Клев был неважный. Раздосадованные невезением, Костя и Кауров молча сидели на берегу неширокой, но глубокой речушки, внимательно наблюдая за поплавками, которые застыли будто приклеенные намертво к голубовато-зеленой водной глади. Наконец Кауров не выдержал, сплюнул с досады и поднялся на ноги.
— Что такое не везет и как с ним бороться… Сколько тут у нас? — Он начал считать окуньков: — Один, два, три, четыре… Все. Баста. На уху хватит. Пошли рыбу чистить.
Костя тоже повздыхал от огорчения и вдруг начал раздеваться.
— Ты что, искупаться решил? — полюбопытствовал Кауров.
— Ага, — весело ответил ему Костя и окунулся в медленные прибрежные воды.
Он пошел вдоль берега, старательно обшаривая глубокие норы под водой. И наконец нашел то, что искал, — здоровенный рак, щелкая клешнями, шлепнулся к ногам Каурова.
— Раки! — в радостном изумлении закричал тот и, не мешкая, разделся и бултыхнулся в реку.
Примерно через час старое жестяное ведро было заполнено раками доверху. Усталые, но довольные добытчики решили прекратить свою охоту — землю укутали сумерки…
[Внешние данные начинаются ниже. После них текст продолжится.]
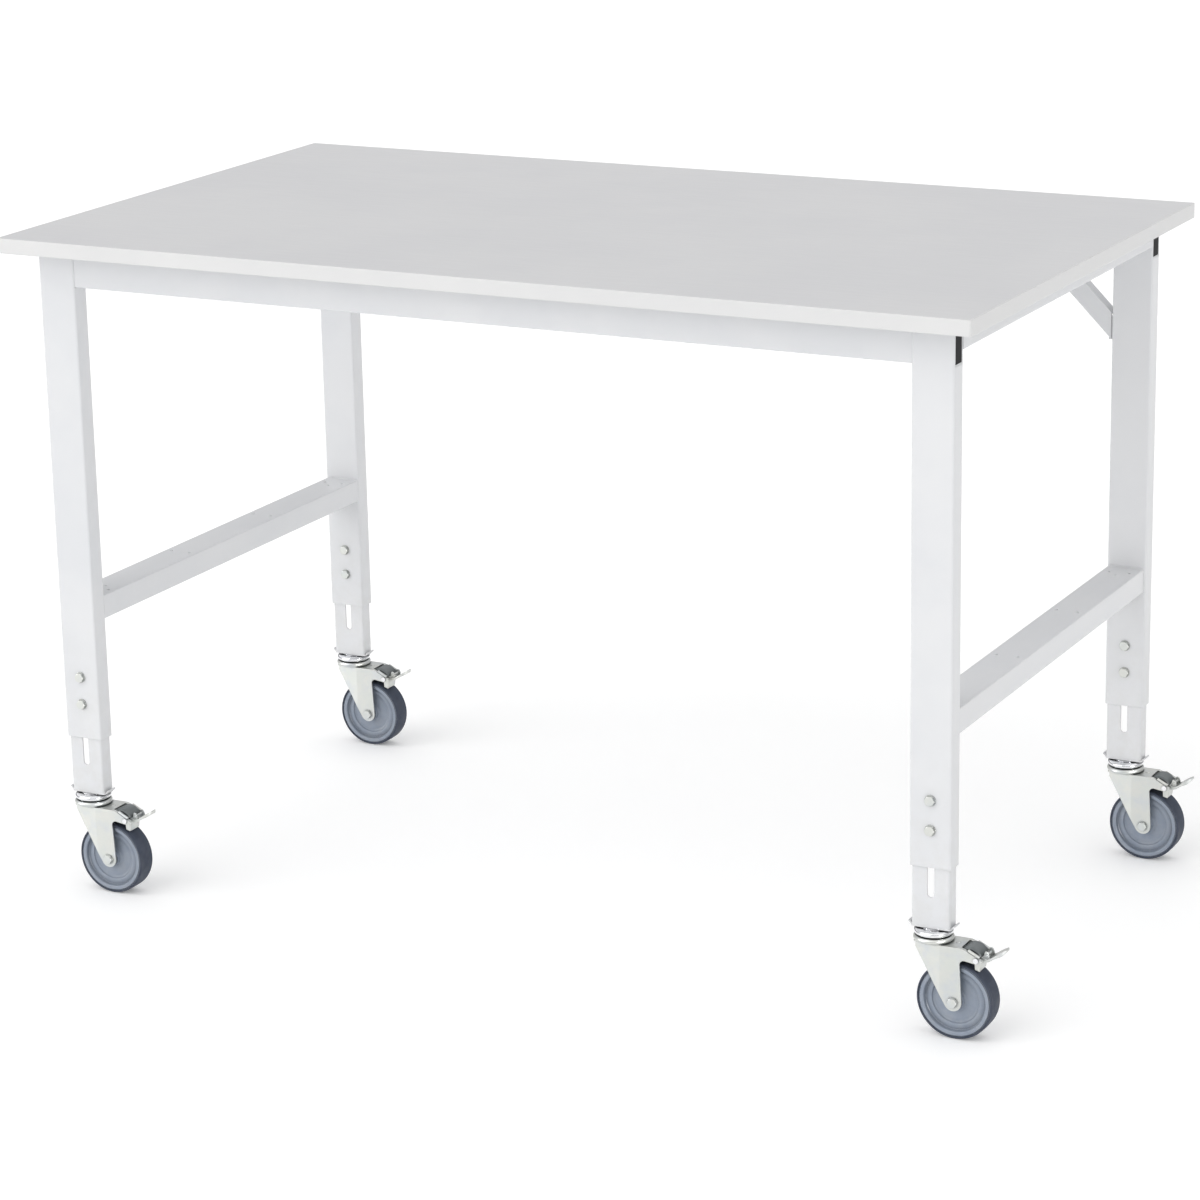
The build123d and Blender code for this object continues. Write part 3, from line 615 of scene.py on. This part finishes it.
def surroundings():
    """White walls, with a darker band that shows only in reflections."""
    world = bpy.data.worlds.new("studio")
    bpy.context.scene.world = world
    world.use_nodes = True
    tree = world.node_tree
    tree.nodes.clear()
    direction = add(tree, "ShaderNodeTexCoord").outputs["Generated"]
    parts = add(tree, "ShaderNodeSeparateXYZ", {0: direction}).outputs
    ramp = add(tree, "ShaderNodeValToRGB", {0: remap(tree, parts["Z"], -0.2, 1.0)})
    ramp.color_ramp.elements[0].color = (0.30, 0.31, 0.33, 1.0)
    ramp.color_ramp.elements[1].color = (1.0, 1.0, 1.0, 1.0)
    for position, level in REFLECTED_BANDS:
        element = ramp.color_ramp.elements.new(position)
        element.color = (level, level, level * 1.03, 1.0)
    studio = add(tree, "ShaderNodeBackground", {"Color": ramp.outputs[0], "Strength": 1.0})
    plain = add(tree, "ShaderNodeBackground", {"Color": (1, 1, 1, 1), "Strength": WALL_LIGHT})
    white = add(tree, "ShaderNodeBackground", {"Color": (1, 1, 1, 1), "Strength": 1.0})
    rays = add(tree, "ShaderNodeLightPath").outputs
    lit = add(
        tree, "ShaderNodeMixShader",
        {0: rays["Is Glossy Ray"], 1: plain.outputs[0], 2: studio.outputs[0]},
    )
    seen = add(
        tree, "ShaderNodeMixShader",
        {0: rays["Is Camera Ray"], 1: lit.outputs[0], 2: white.outputs[0]},
    )
    add(tree, "ShaderNodeOutputWorld", {"Surface": seen.outputs[0]})


def camera():
    """The viewer, at the front right and a little above."""
    data = bpy.data.cameras.new("camera")
    data.lens = CAMERA_LENS
    data.sensor_width = SENSOR
    data.clip_end = 200.0
    viewer = bpy.data.objects.new("camera", data)
    turn, rise, roll = (radians(v) for v in (CAMERA_AZIMUTH, CAMERA_ELEVATION, CAMERA_ROLL))
    back = outward(turn, rise)
    right = Vector((0, 0, 1)).cross(back).normalized()
    up = back.cross(right)
    right, up = right * cos(roll) + up * sin(roll), up * cos(roll) - right * sin(roll)
    axes = Matrix((right, up, back)).transposed().to_4x4()
    viewer.matrix_world = Matrix.Translation(CAMERA_PLACE) @ axes
    bpy.context.scene.collection.objects.link(viewer)
    bpy.context.scene.camera = viewer


studio_floor()
surroundings()
sun("key light", azimuth=-30.0, elevation=34.0, strength=0.92, spread=60.0)
sun("fill light", azimuth=60.0, elevation=58.0, strength=0.10, spread=80.0)
sun("edge light", azimuth=64.0, elevation=10.0, strength=2.2, spread=14.0, only_shine=True)
sun("sheen light", azimuth=-52.0, elevation=8.0, strength=1.1, spread=10.0, only_shine=True)
camera()
bpy.context.scene.view_settings.view_transform = "Standard"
Когда была съедена уха и ярко-красный панцырь последнего вареного рака исчез среди мерцающих угольев догорающего костра, Костя и Кауров блаженно растянулись на охапках душистого сена, притащенного со скошенной луговины.
— Хорошо-о… — протянул Кауров, мечтательно глядя в ночное небо. — Звезд столько… Красивые…
— Красивые… — словно эхо, откликнулся Костя, всем телом ощущая сонную истому летней ночи.
Помолчали. Каждый думал о чем-то своем. Наконец Кауров заворочался и как-то несмело сказал:
— Слушай, Костя… оставайся у меня… навсегда. Скучно жить одному, понимаешь? Я ведь как перст. Никого… Будешь мне за брата. А?
Горячая волна пробежала по телу Кости: Кауров высказал самое сокровенное — то, о чем последнее время он думал непрестанно. Думал, мечтал — и почему-то боялся.
Не в силах вымолвить ни единого слова, Костя лишь кивнул и, ощутив в руке железную ладонь Каурова, крепко сжал ее.